This morning I leaned again against the doorframe of the balcony door. It was already bright outside. I was drinking my puh errhh tea, looking at the tree in the backyard, that showed already traces of spring. A light green could be seen.
Meditation was great today, I was so quite. Breath was quite and deep.
I hadn't slept much last night. It started that I went to bed too late and then I couldn't sleep. I forced myself to stay in bed and to breath quitely. I think between 4 and 5 I slept then. A bit less sleep for a day which will end at 9 p.m.
Still leaning against the doorframe I thought of yesterday's lesson.
More and more I see how less influence I have even regarding my own life. This frustrates me and I sense some fainting. I fear to loose my job and that I cannot do anything against it i.e. I start clinging to it. :) Worked till 7 p.m. yesterday.
Yesterday I got an email. I couldn't make a decision how I wanted to react when it would happen.
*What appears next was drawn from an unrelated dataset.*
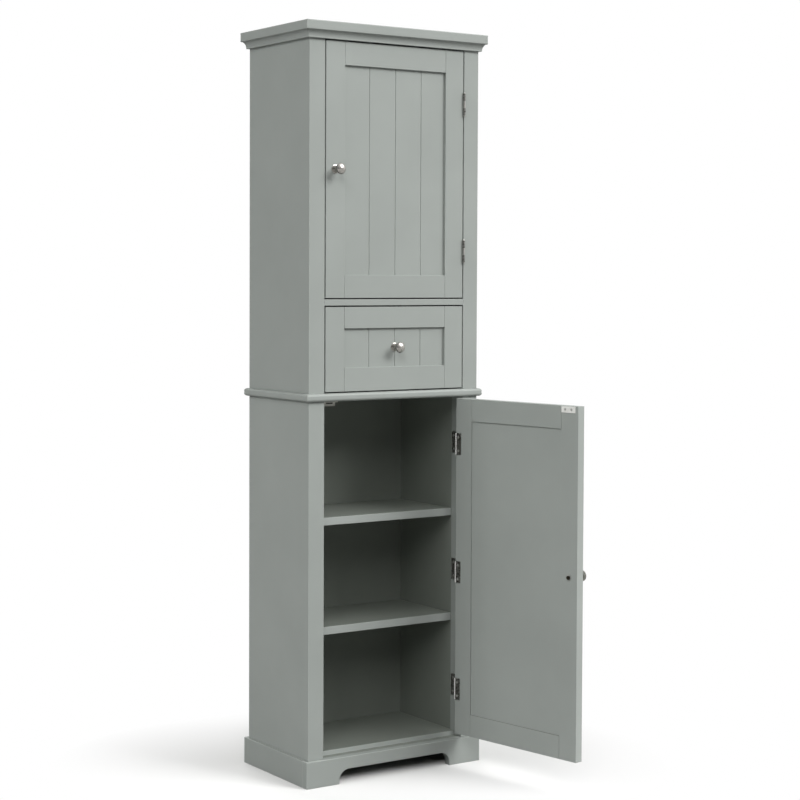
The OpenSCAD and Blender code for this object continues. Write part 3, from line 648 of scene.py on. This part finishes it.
# the turned knobs, in millimetres: distance from the axis, distance from the door
knobProfile = {
    "foot": [(2.0, 0.02), (9.3, 0.02), (9.8, 0.2), (9.98, 0.6), (9.98, 1.1), (9.75, 1.45),
             (9.2, 1.55), (8.7, 1.62), (8.4, 1.85)],
    "neck": [(6.9, 3.3), (5.7, 4.5), (4.9, 5.5), (4.48, 6.8), (4.4, 9.0), (4.4, 14.0),
             (4.42, 17.4), (4.6, 18.5)],
    "head": [(5.6, 19.2), (8.4, 20.75), (11.0, 22.2), (11.9, 22.75), (12.35, 23.3),
             (12.48, 24.0), (12.3, 24.65)],
    "crownRadius": 17.0, "crown": 29.98, "crownRings": 14, "turns": 72,
    "neckShadeBand": (1.7, 20.0), "rimShadeBand": (23.2, 25.8),   # the bands drawn darker: painted shade
}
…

But cosmos delivered the most elegant solution. ( I got a wrong email adress, life cannot be funnier or am I sarcastic now?). It teached me to be quite to lean back, to stay relaxed, to observe. The cosmos knows better what is good for me. It's not necessary to make decisions, decisions are already made (without asking me).
To go on - for a long time this was the key word for Jed McKenna. I have the feeling as if I step into his footsteps. To go on can really be a guidepost. No, I do not give up that fast. I go on.
No yoga today, but I will go to a Mysore class this evening.
Oh, the weather report tells me that it will be stormy here, but inside I'm quite, full of trust. Whatever will happen, I will welcome it.